Challenge: Starting at the line that contains "obj.matrix_parent_inverse = Matrix.Identity(4)", reproduce each line exactly up to and including the line that contains "low, high = Vector((1e9,)". Reproduce nothing else.

Supplied information:
____

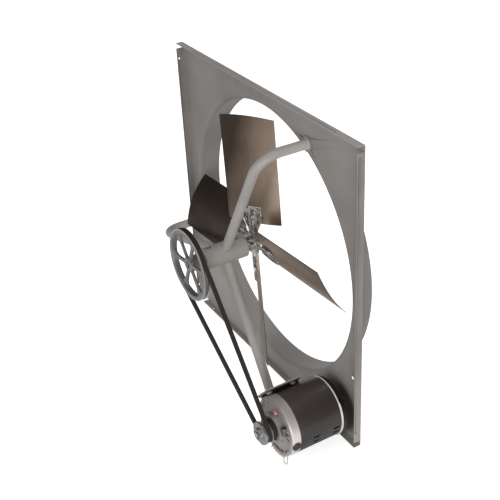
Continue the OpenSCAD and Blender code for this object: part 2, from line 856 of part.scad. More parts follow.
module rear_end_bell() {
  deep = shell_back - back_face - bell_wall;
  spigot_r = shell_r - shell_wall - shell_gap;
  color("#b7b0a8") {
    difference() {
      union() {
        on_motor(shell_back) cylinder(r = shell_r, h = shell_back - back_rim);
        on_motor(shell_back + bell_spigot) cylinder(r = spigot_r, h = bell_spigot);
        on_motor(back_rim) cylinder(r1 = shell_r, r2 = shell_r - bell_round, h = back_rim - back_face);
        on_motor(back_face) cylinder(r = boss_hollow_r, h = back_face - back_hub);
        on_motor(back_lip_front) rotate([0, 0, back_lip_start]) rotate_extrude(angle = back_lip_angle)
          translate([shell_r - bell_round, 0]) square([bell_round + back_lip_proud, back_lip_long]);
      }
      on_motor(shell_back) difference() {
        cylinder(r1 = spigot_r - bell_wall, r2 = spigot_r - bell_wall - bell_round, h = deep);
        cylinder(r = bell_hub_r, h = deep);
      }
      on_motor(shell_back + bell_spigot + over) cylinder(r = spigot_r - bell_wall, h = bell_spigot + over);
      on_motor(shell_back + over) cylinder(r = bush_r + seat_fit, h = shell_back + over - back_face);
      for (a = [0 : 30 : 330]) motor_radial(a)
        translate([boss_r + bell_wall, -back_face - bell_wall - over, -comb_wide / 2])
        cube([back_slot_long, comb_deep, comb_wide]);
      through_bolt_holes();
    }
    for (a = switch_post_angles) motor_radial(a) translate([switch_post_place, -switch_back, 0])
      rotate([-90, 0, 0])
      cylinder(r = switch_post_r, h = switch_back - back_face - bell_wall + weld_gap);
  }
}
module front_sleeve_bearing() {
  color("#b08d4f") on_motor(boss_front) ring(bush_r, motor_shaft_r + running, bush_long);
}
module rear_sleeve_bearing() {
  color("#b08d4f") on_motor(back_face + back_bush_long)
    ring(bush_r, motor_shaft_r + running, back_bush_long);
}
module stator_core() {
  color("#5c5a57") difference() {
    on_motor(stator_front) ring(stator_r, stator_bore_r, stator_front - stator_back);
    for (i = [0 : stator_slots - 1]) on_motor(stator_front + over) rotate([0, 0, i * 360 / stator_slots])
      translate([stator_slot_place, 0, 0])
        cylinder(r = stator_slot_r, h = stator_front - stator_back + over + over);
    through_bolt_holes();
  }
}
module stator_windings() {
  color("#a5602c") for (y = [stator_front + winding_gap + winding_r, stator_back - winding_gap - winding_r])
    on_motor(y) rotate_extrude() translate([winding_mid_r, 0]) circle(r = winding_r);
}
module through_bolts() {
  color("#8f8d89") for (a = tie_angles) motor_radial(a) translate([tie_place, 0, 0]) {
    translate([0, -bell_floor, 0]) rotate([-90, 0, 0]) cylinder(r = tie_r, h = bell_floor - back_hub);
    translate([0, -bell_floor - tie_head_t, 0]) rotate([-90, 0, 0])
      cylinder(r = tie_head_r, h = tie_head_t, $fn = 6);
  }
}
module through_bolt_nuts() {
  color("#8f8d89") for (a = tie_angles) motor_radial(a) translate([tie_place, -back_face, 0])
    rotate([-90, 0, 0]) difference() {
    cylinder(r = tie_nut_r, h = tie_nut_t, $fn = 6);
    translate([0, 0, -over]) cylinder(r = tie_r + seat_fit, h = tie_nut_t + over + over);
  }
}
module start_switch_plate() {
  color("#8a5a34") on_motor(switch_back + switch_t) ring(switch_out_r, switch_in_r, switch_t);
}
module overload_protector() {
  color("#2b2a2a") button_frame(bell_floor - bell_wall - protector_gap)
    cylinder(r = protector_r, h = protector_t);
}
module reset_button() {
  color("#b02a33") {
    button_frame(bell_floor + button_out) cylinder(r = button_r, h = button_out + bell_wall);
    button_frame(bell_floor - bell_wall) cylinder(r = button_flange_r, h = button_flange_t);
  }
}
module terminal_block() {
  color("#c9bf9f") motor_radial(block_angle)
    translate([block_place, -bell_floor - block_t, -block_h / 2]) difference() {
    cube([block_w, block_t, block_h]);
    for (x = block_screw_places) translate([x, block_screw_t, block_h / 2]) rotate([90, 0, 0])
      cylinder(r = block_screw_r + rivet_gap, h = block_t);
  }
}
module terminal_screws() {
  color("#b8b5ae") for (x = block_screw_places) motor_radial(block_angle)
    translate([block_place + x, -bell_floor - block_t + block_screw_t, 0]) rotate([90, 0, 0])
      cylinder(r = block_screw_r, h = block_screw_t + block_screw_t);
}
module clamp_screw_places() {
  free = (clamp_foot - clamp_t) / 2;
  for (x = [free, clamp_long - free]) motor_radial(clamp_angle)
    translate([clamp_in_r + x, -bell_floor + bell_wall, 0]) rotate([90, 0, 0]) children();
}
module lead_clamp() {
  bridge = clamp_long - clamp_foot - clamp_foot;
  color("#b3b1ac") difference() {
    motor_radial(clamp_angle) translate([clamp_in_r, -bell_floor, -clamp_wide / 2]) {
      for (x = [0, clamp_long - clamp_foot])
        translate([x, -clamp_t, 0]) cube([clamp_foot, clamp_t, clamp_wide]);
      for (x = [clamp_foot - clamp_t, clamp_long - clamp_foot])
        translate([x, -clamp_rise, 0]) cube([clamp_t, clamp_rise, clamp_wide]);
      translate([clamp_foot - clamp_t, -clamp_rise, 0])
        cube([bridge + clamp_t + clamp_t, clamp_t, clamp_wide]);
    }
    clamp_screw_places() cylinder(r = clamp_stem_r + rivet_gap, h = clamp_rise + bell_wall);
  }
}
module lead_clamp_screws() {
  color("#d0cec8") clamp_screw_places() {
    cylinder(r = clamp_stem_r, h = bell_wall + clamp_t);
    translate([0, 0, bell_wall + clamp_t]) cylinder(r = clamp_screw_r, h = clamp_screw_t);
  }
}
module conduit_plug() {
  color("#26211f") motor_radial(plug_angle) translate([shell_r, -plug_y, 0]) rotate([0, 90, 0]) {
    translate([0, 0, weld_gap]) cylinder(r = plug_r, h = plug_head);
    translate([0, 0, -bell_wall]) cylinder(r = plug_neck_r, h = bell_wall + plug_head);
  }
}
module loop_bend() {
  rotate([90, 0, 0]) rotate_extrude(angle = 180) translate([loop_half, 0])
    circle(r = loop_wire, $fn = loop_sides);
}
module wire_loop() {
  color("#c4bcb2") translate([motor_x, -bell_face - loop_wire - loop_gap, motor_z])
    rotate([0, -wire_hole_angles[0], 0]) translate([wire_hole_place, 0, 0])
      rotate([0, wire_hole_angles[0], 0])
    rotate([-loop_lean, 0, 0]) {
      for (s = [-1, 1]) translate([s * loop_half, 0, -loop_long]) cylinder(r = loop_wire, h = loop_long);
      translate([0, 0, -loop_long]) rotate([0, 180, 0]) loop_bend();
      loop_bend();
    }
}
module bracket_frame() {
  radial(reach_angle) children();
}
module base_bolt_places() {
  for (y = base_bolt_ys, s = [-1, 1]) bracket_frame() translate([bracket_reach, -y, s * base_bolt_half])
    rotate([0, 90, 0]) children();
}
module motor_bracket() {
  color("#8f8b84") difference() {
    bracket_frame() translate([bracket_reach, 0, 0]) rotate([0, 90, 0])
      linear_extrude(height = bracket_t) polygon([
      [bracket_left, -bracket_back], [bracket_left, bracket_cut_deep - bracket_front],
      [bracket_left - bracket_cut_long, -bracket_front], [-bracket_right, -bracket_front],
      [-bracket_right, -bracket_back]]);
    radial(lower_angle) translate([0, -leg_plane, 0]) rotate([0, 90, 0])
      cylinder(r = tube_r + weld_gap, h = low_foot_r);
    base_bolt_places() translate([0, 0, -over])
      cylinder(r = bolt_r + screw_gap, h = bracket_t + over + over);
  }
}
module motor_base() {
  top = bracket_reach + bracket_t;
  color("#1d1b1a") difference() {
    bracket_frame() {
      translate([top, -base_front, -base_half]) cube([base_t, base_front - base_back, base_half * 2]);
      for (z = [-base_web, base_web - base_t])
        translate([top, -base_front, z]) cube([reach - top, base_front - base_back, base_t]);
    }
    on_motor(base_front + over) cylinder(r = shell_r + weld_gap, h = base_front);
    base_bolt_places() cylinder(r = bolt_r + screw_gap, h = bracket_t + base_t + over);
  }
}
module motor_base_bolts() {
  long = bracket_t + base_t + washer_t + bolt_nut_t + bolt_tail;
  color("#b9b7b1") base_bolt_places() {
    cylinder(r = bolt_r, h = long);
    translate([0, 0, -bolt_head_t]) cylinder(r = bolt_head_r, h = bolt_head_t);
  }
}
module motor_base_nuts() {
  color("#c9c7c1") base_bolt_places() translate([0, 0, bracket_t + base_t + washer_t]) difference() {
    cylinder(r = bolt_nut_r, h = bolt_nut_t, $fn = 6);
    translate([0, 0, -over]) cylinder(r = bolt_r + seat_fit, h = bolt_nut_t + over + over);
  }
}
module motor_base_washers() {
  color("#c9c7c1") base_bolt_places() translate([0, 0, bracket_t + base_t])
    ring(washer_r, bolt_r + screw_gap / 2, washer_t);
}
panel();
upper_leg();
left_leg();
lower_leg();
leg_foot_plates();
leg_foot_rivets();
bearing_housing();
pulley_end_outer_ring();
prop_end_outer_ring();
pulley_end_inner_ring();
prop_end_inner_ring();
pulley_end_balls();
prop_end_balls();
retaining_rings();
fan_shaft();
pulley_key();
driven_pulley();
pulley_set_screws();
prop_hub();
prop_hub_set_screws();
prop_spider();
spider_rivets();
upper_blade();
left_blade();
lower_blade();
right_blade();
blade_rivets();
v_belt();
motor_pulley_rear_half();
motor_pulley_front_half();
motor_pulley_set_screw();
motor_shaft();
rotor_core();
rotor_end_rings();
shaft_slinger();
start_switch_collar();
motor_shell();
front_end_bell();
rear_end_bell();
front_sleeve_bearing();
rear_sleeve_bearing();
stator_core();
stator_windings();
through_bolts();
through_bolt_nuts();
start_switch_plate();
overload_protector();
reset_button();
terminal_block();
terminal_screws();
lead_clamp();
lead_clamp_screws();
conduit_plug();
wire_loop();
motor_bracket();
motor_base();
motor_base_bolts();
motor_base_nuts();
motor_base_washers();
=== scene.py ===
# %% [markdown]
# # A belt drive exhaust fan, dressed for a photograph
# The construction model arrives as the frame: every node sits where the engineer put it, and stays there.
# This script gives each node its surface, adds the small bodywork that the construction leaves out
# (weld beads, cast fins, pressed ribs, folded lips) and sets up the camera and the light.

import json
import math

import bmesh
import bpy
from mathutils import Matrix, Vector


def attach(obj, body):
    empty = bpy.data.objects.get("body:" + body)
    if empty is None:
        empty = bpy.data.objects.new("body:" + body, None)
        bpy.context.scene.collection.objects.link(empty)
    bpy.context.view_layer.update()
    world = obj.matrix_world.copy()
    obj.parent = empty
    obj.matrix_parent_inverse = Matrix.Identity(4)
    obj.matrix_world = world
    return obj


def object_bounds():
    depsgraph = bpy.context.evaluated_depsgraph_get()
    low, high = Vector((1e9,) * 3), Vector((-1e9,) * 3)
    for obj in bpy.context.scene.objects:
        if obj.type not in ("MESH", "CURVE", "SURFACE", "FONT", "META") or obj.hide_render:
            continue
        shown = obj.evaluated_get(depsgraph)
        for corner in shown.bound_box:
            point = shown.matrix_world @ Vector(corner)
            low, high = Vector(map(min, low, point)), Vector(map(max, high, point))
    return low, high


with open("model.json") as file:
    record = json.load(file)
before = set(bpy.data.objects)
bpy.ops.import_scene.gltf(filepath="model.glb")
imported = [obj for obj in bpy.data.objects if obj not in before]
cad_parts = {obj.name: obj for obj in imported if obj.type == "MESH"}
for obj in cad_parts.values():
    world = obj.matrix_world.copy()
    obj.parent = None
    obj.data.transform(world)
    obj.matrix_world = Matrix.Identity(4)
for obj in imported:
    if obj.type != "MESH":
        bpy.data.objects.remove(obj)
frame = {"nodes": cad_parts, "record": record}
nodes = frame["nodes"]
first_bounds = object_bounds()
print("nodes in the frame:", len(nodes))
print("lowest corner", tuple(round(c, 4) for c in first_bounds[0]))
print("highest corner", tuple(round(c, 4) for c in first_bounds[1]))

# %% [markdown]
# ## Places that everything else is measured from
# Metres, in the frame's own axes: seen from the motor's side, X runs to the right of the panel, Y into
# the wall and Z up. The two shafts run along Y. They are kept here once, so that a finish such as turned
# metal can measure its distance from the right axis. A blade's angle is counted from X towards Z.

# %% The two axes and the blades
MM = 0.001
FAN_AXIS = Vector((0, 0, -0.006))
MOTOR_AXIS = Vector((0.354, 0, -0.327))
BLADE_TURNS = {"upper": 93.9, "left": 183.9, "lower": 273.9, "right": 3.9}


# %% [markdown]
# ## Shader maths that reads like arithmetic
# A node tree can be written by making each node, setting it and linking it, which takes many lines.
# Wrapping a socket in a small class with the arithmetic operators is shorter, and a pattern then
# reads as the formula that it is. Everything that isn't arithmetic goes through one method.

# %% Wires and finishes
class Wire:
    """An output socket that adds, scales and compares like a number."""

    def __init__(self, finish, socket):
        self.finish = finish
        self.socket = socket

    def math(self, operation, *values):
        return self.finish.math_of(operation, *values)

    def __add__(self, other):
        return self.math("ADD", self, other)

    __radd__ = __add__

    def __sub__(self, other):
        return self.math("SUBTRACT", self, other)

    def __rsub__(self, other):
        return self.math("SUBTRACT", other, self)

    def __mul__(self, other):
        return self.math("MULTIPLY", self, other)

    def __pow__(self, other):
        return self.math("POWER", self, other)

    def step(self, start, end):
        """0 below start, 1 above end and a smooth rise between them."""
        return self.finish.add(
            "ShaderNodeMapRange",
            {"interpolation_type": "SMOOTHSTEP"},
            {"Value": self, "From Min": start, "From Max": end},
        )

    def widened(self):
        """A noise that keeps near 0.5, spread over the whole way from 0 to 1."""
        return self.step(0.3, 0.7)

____

The answer:
    obj.matrix_parent_inverse = Matrix.Identity(4)
    obj.matrix_world = world
    return obj


def object_bounds():
    depsgraph = bpy.context.evaluated_depsgraph_get()
    low, high = Vector((1e9,) * 3), Vector((-1e9,) * 3)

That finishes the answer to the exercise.